On Nov 14, 5:39 am, "Gini" wrote:
"Sarah Gray" wrote Gini wrote:
"Sarah Gray" wrote


............................



=====
I dunno--I was a facilitator of my ex's relationship with the kids. When
he
moved 4 hours away to go to graduate school, I delivered the boys to him
as much as possible. I had a reliable car while he was driving a beater
pickup
that I didn't really care to have the boys travel in. When we arrived at
his house, he and his
then current lady had lunch/snacks for me. I would have done this if we
were still married and he were hours away in grad school. *Divorce should
not
divvy up children.* Ever.


How often did you make that trip? To go along with the original court
order we had for parenting time, I would have to be making either two or
four 16 hour round trip drives a week...and her father isn't in TN for
graduate school, or any real need other than not being capable of
supporting himself.


===
In my case, the kids needs outranked whatever issues arose between my ex and
I so travel/money
simply wasn't a factor other than the logistics. I had very carefully chosen
the man I wanted to father my kids
and when they were concieved (well, one was adopted), I guaranteed them a
dad. There wasn't any,
"I'm not picking up slack for you," etc.. Yeah, they couldn't see him every
day or every weekend.
We just did it as much as possible--more times than I could count, however.
When my ex later moved
in with his mother to take care of her, the distance was about 50 miles and
we met halfway with the
kids. I didn't view the relationship between my kids and their dad as a part
of my relationship with him.
The dynamics were dad/kids and mom/kids--not mom/dad--well, except the time
our younger son had to
go to John's Hopkins for an evaluation of a heart condition.

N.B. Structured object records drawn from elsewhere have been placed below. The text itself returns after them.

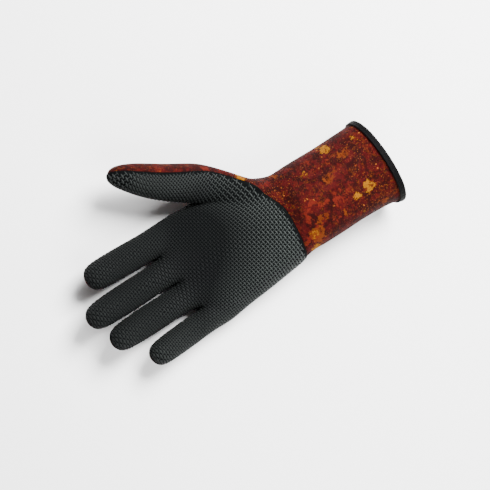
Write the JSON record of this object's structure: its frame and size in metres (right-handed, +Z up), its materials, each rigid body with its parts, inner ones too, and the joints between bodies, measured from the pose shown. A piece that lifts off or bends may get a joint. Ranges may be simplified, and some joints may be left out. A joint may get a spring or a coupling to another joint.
{
  "type": "diving glove",
  "caption": "Right-hand neoprene diving glove with a moulded grip palm, cloth-faced back and long taped sleeve, hollow as worn.",
  "frame": {"origin": "on the floor, in the middle of the flat that the back of the hand rests on", "axes": "+X from the fingers towards the sleeve's mouth, +Y to the thumb side, +Z up out of the palm"},
  "size_m": [0.2983, 0.1667, 0.0571],
  "materials": {
    "grip_rubber": "satin, moulded in a small diamond lattice",
    "printed_cloth": "matt nylon jersey, printed in rust, maroon and ochre blotches",
    "binding_tape": "black woven tape"
  },
  "bodies": {
    "root": {"palm_grip_panel": "grip_rubber", "back_and_sleeve_panel": "printed_cloth", "mouth_binding": "binding_tape"}
  },
  "joints": []
}
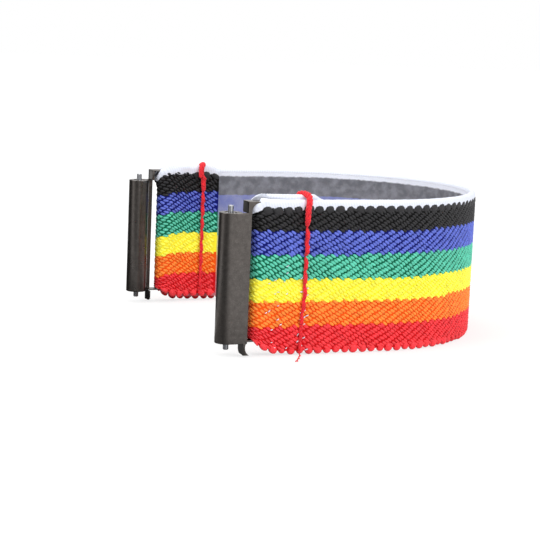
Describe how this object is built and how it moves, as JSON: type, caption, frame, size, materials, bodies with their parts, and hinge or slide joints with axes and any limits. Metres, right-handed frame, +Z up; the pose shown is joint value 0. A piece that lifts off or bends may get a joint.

My ex and I
both took him. I drove. He paid for the gas.
Childhood is temporary and fast. I had no problem sticking it out for the
boys. I owed them that.- Hide quoted text -

- Show quoted text -


and I owe my kids a nuclear, solid, happy family unit with two parents
in the home, married and together....they, do not deserve any less
than that....I carefully chose my husband knowing we, together could
provide that! My kids needs outrank, ours...that is why we are not
exes...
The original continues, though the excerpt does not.